Investigators believe a group broke into a shed that the club uses for arts programs on Friday and vandalized the interior. The vandals then proceeded to “trash the room,” Sergeant Firrito said. He first said the incident appeared to have happened after the beach club had closed for the day, but later clarified that it apparently had occurred during opening hours.

Harold Bretstein, a son of Holocaust survivors who has been a member of the oceanfront club for about 20 years, said the incident hurt.

“You can gloss it over. You can talk about it being a prank,” Mr. Bretstein said. “But it’s much more than a prank, especially in terms of the times we’re living in when you’re seeing a rise in anti-Semitism everywhere.”

The graffiti comes as New York continues to struggle with a recent uptick in reported hate crimes, fueled in part by anti-Semitic attacks. Reports of anti-Semitic hate crimes rose to 145, up from 88, through Aug. 25 as compared with the same period last year, police data show.

Families found anti-Semitic graffiti on a playground in Brighton Beach, Brooklyn, earlier this year, and swastikas were discovered in a Brooklyn Heights playground last fall.

The Silver Gull has been an institution since it opened in the 1960s, and has remained proudly unhip and family-friendly even as the surrounding strip has become a magnet for young visitors who snap up the chocolate-dipped Popsicles on offer at neighboring Jacob Riis Park.

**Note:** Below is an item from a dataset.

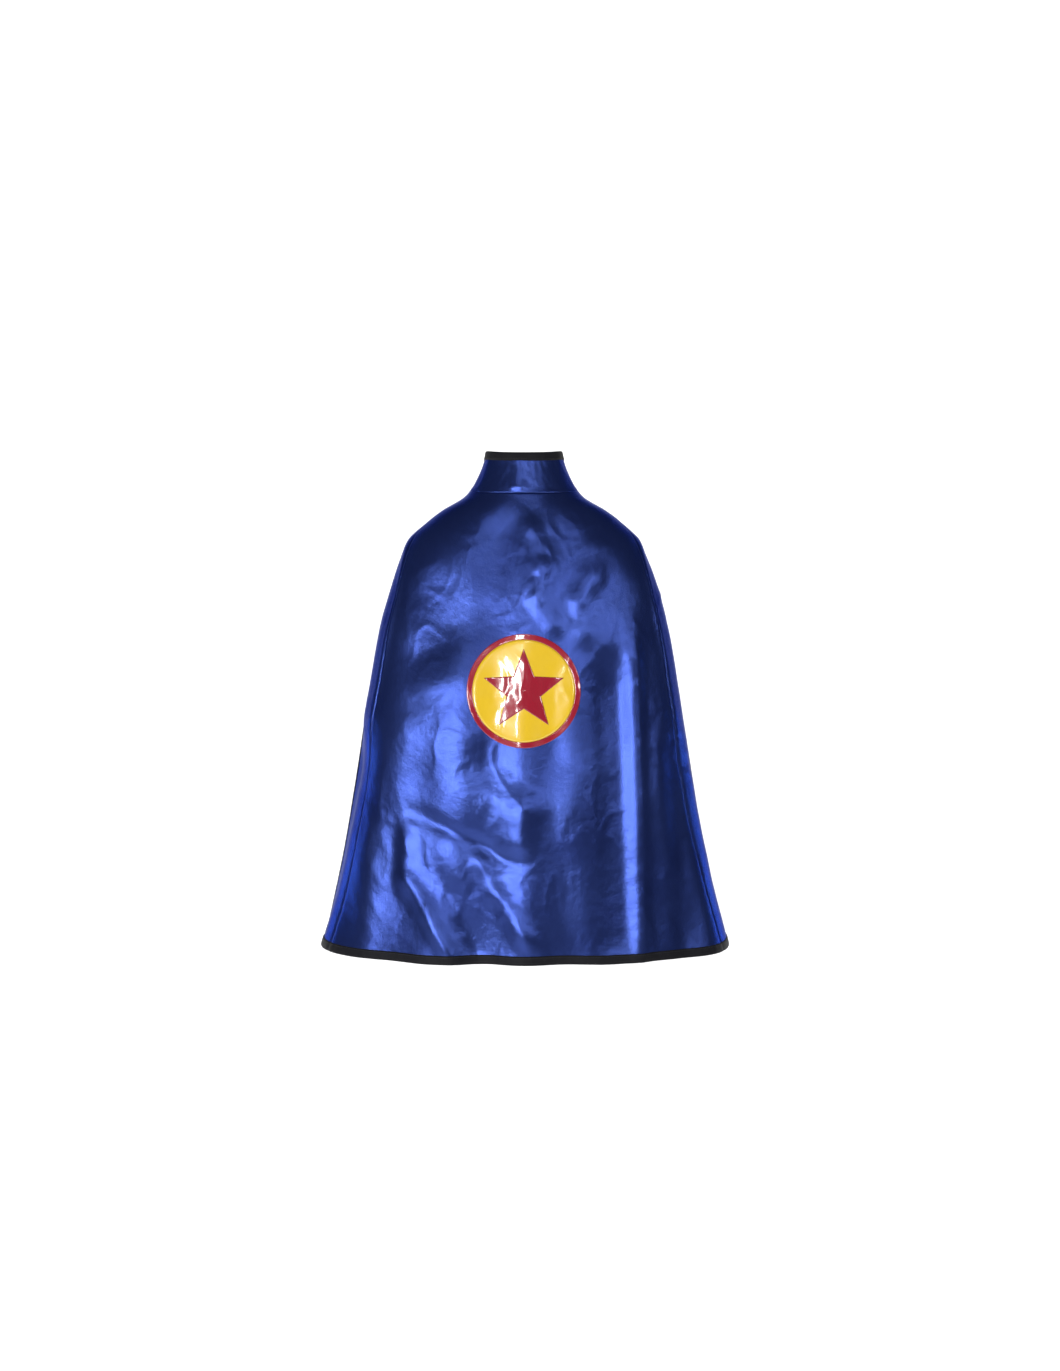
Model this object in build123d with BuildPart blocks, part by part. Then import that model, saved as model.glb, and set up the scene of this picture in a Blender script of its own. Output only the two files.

The club sits next to Breezy Point, a predominantly white gated community at the western end of the Rockaway Peninsula. The Silver Gull was severely damaged during Hurricane Sandy. But the club rebounded and is seen as an oasis, particularly for middle-class white families from Brooklyn and Queens who proudly decorate cabanas that cost about $5,000 for the summer season and pass them down to their children.

Some members of the club said they were frustrated that the manager had not condemned the graffiti, especially given the number of young children at the club. Others took to Facebook to express deep concern about the incident.

Michelle Freedman, who lives in Downtown Brooklyn and has spent eight summers at the Silver Gull, said the fact that the club had only sent a terse email to members about the incident was “inexcusable.”

Ms. Freedman, whose mother survived the Holocaust, said she was “hurt, angry and scared.”

“We cannot sweep this under the rug, we have to acknowledge when these things happen and all the members of the club need to know the club doesn’t tolerate racism or anti-Semitism,” she added.

The club’s general manager, Jamie Blatman, would not answer questions and instead referred a reporter to the police. “We have no comment because there’s an ongoing investigation,” Mr. Blatman said on Sunday.

Mike Eichenwald, who has been a member for four years, said he was hoping for a strong statement from the Silver Gull.

“Unfortunately, we know that things like this can happen anywhere,” Mr. Eichenwald, who has served on the faculty of a fellowship program on ethics based in part at Auschwitz, wrote in an email.

“The question is, how are you going to respond? Are you going to take a stand, articulate your values and bring people together? Or are you going to cover it up, pretend it’s of little consequence and look the other way?”